NASA scientist gets inspiration from a roll of tape
What do you get when you combine a NASA scientist and a roll of tape? If you guessed: a whole new X-ray mirror, you'd be right. You'd also maybe be a psychic.
Maxim Markevitch, a NASA optics expert, developed the new X-ray mirror, after seeing a role of tape. "I remember looking at a roll of Scotch tape and thinking, 'was it possible to use the same design for capturing hard X-rays,'" Markevitch says in the press release. "I talked with a few people, and to my surprise, they didn't see any principal reasons why it couldn't be done."
The reason tape seemed like a good choice, is because it can be stuck together and rolled up tight to make a rolled mirror. The idea is then to have that mirror collect X-rays. The press release explains why that's not so easy.
To capture these ever-elusive photons, the mirrors must be curved and nested inside a cylindrical optical assembly. The rounded geometry allows the high-energy light to graze their surfaces, much like a stone skimming the surface of a pond.

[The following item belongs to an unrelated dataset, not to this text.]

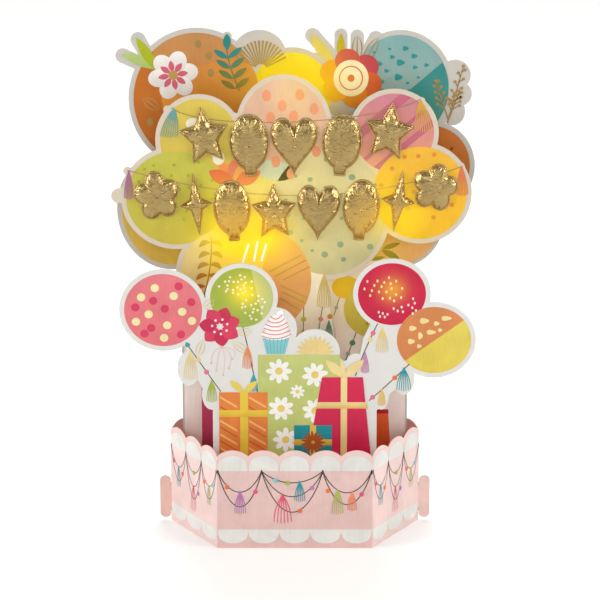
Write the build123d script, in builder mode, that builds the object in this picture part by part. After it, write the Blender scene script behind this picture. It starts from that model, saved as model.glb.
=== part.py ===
"""A light-up pop up card: a folded six-sided base with four upright die-cut sheets standing in it.

Frame: +Z is up, the front faces -Y and +X is to the right as seen from the front. The origin is on the table,
in the middle of the front panel's bottom edge. All sizes are in millimetres.
"""

import os
from math import atan2, cos, degrees, radians, sin, tan

from build123d import *

os.makedirs("parts", exist_ok=True)

# Card stock and gaps
card = 0.4
foot_gap = 1.0
slit_clearance = 0.4
seat_gap = 0.3

# Base sleeve
panel_width = 68.0
front_scallops = 5
side_scallops = 3
side_turn = 58.5
valley_height = 43.0
scallop_rise = 2.8
glue_flap_width = 9.0

# Spaces from sheet to sheet, measured between their middles
cloud_gap = 10.3
scene_gap = 12.0

# Stems and locking tabs
rear_stem_width = 100.0
cloud_stem_left = -34.0
cloud_stem_right = 18.0
scene_stem_width = 72.0
tab_bottom = 1.3
tab_height = 19.8
tab_reach = 5.2
tab_corner_radius = 2.2
neck_height = 13.4

# Die-cut border that is left around each printed shape
border = 2.1

# Balloons of each sheet: centre x, centre z, half width, half height
rear_balloons = [
    (-42.4, 195.3, 27.5, 29.5),
    (-1.2, 198.4, 17.3, 17.8),
    (45.6, 200.2, 21.2, 23.6),
    (59.9, 165.2, 16.6, 18.1),
    (-53.8, 145.7, 21.9, 25.5),
    (45.3, 140.6, 18.0, 19.6),
]
cloud_balloons = [
    (-41.3, 179.7, 16.9, 18.3),
    (-4.6, 184.1, 19.0, 22.7),
    (42.9, 182.8, 17.3, 17.6),
    (54.4, 155.9, 20.4, 20.8),
    (-51.6, 153.6, 21.7, 21.0),
    (14.5, 147.3, 25.2, 28.5),
    (-30.1, 119.9, 19.7, 19.7),
    (-16.1, 116.3, 23.4, 24.3),
]
scene_balloons = [
    (-57.3, 106.3, 17.0, 16.5),
    (-23.1, 112.0, 13.7, 13.5),
    (42.3, 113.6, 14.8, 14.1),
    (60.8, 92.6, 16.2, 15.2),
]

# Rounded fingers of card behind leaves: root x, root z, tip x, tip z, width
rear_fingers = [
    (-60.0, 208.0, -67.6, 221.8, 6.4),
    (-60.0, 208.0, -74.2, 214.6, 6.4),
    (-28.5, 212.0, -29.2, 223.2, 4.0),
    (17.0, 213.0, 7.8, 223.6, 6.4),
    (20.0, 215.0, 20.0, 223.8, 5.6),
    (27.0, 214.0, 27.0, 223.2, 5.8),
    (30.0, 213.0, 35.0, 222.4, 6.2),
]
cloud_fingers = [
    (-50.0, 190.0, -54.8, 193.2, 3.6),
    (50.0, 190.0, 54.4, 196.8, 4.0),
    (-70.0, 164.5, -72.5, 165.8, 3.6),
    (-70.0, 156.0, -76.4, 154.6, 6.6),
    (69.0, 164.0, 71.8, 167.6, 4.0),
    (69.0, 158.0, 73.2, 156.4, 6.0),
]

# Round bumps of card behind a fan, a gilt branch, a cupcake and tassels: x, z, half width, half height
rear_bumps = [
    (-15.4, 214.0, 12.0, 12.0),
    (69.4, 206.0, 6.8, 6.8),
    (71.4, 197.6, 5.4, 5.4),
    (68.8, 189.8, 5.2, 6.2),
]
scene_bumps = [
    (-8.2, 97.5, 9.2, 10.0),
    (8.9, 86.1, 11.0, 11.5),
    (26.8, 82.2, 4.2, 4.2),
    (-46.4, 79.5, 4.9, 8.0),
    (-36.5, 67.6, 4.2, 7.2),
    (47.8, 75.6, 4.7, 8.2),
    (38.0, 67.4, 3.4, 7.0),
]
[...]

So why X-rays? Well, this mirror would capture the faint X-rays that are emitted by things in space that we normally see with thermal imaging. ""There remains a large and totally unexplored discovery space of faint, diffuse nonthermal astrophysical objects emitting at high X-ray energies," Markevitch said in the press release.
And this method of converting tape into mirrors could help to make X-ray astronomer far cheaper than it is now - a cost that is nearly prohibitive now that NASA's budget is far smaller than it used to be.
No one knows whether the tape idea will work at a real scale, said will Zhang, a collaborator on the project, in the press release. "Maxim's Scotch tape idea is in an early stage," Zhang said. "In the next year, we will know whether it has a chance of working."
Even if it doesn't work, the tape to mirrors idea is yet another example of scientists getting inspiration from everyday objects.